"World's Greatest Newspaper" Now Greatest Rip Off
I have been a subscriber to the Chicago Tribune since 1974. For decades the print edition served me well. When it went digital so did I following them into new ways of delivering the news. Everything went pretty well for another decade while I still got home delivery and digital access. During the pandemic it was really good to have both versions of the paper available.
Like many other publishers the Tribune Company saw a decline in their fortunes. The printed form of news declined while digital content (largely unedited) grew. The Tribune's management foolishly squandered the goodwill they had developed over a century or more of quality reporting, editorial and publishing.

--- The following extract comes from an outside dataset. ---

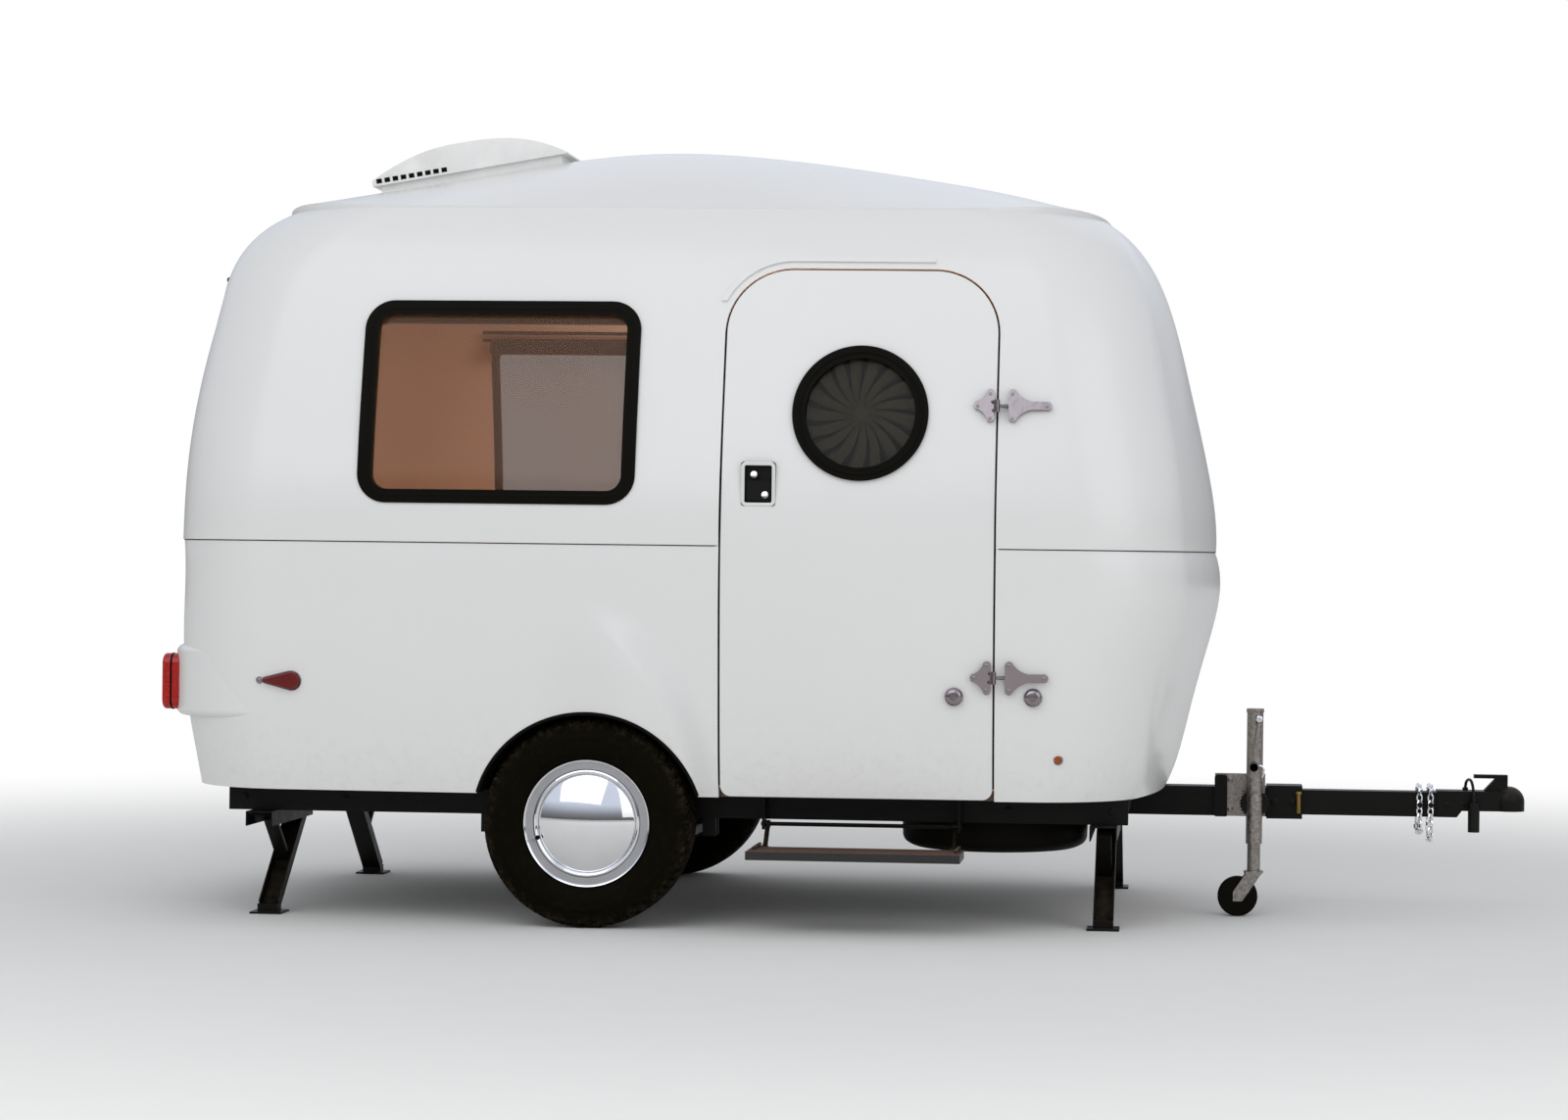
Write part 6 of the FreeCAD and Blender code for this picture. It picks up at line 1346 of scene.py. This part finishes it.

They were so distracted with their radio stations, television stations and the ridiculous Chicago Cubs that they allowed the New York Times to assume the most prominent space in journalism - including incredible digital access. They are the 800 pound gorilla of the news - digital and print.
Now that Alden Capital owns what's left of the paper their focus is sucking every penny out of the shell that is left. The just announced increase in the price of the digital edition to $44.00 per month was the last straw for me. I am cancelling my subscription on Monday. I will no longer help fund their lust for cash.
I have many reasons for this decision. They have been building up over the last few years. The price increase, though, is the straw that broke the camel's back.
I frequently have had issues with the digital edition arriving (the pdf form) improperly formatted. Columns/stories would not open. Stories that were across multiple pages did not open in one document. Whole sections of the paper were not in the digital edition they email me daily (often the comics/puzzles). Alerts to their customer service people might get a response in a few days (well after the edition I was alerting them too was stale).
Alden fired or forced out almost all the columnists, reviewers, critics, and editorial opinion writers. There still are many quality people writing for the Tribune but they are a skeleton of what used to be a robust source of news and culture.
They started to fill the daily editions with reprints from the AP, NY Times, LA Times, etc. (I already see most of those in the NYT digital subscription I have). I will not longer pay to see the same stories reprinted in the ChiTrib that I have already read in the original source (the reprints are always a few days later than the original). I am guessing this delayed reprinting is required by the contract for using another paper's content.
Alden turned the Trib into a joke. It is not a newspaper any longer. It is masquerading as a newspaper while serving only one need: satisfying Alden Capital's unrelenting greed. They now expect me to pay $528 per year for the paper. The NYT costs $328 per year for full access (the paper, the Sunday extras, food and cooking, Wirecutter (product reviews), etc.). The price of the ChiTrib, by comparison, is a rip off.
I am not alone. Many of the people I know and see regularly are fed up too. We have moved to the Chicago Sun-Times for local reporting (they work on a donation model). I suspect Alden will see a wave of cancellations in the coming weeks. I am sorry for the hard working employees who still try to put out a quality product every day. Despite my warm feelings for the workers and their plight my 50 year relationship with the ChiTrib ends in 48 hours.